A desatenção para com estas atitudes e procedimentos se deve a dois fatores. O primeiro se refere a um dos pilares que sustenta a nova base curricular, isto é, o ideário pós-moderno assumido por muitos educadores. O projeto educativo da pós-modernidade assenta-se basicamente na ideia da emergência do sujeito como ator e autor o qual deve se dedicar afincadamente aos seus projetos de vida. De acordo com tal ideia a escola deve apenas fornecer todo o auxílio possível ao aluno para que ele consiga elaborar e concretizar seus projetos. Assim sendo, não cabe a ela encaminhá-lo rumo a outros propósitos que não são ou podem não ser ligados aos seus interesses. 

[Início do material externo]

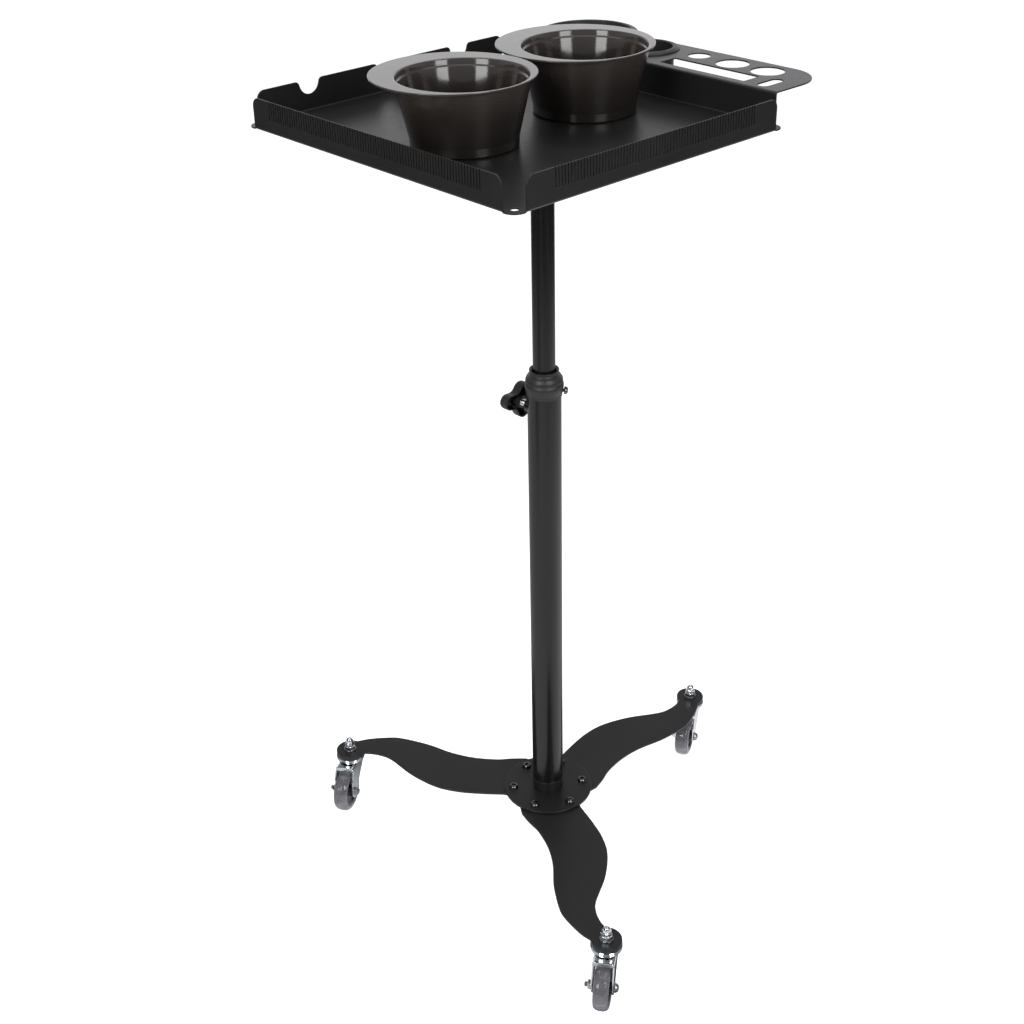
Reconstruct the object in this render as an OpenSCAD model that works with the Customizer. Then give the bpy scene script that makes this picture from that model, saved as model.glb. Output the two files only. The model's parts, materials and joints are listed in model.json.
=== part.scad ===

O segundo fator, intimamente associado ao antecedente, diz respeito à finalidade de formação para o exercício da cidadania prevista na referida base. Esta finalidade aí aparece em decorrência da sua previsão na Constituição Federal e na Lei de Diretrizes e Bases da Educação Nacional. Inexiste nela um conceito de cidadania resultante de uma necessária teorização que permeie as áreas do conhecimento e seja responsável pela articulação e unidade entre as mesmas, ele é apenas subentendido ou pressuposto. Consequentemente esta base não apresenta um rol de estratégias de ensino aprendizagem voltada ao preparo do cidadão. O conceito mais adequado que nela deveria constar é o de cidadão ativo o qual faz referência ao indivíduo que se considera governante e não apenas governado e que realiza ações transformadoras no âmbito da esfera pública em benefício da coletividade.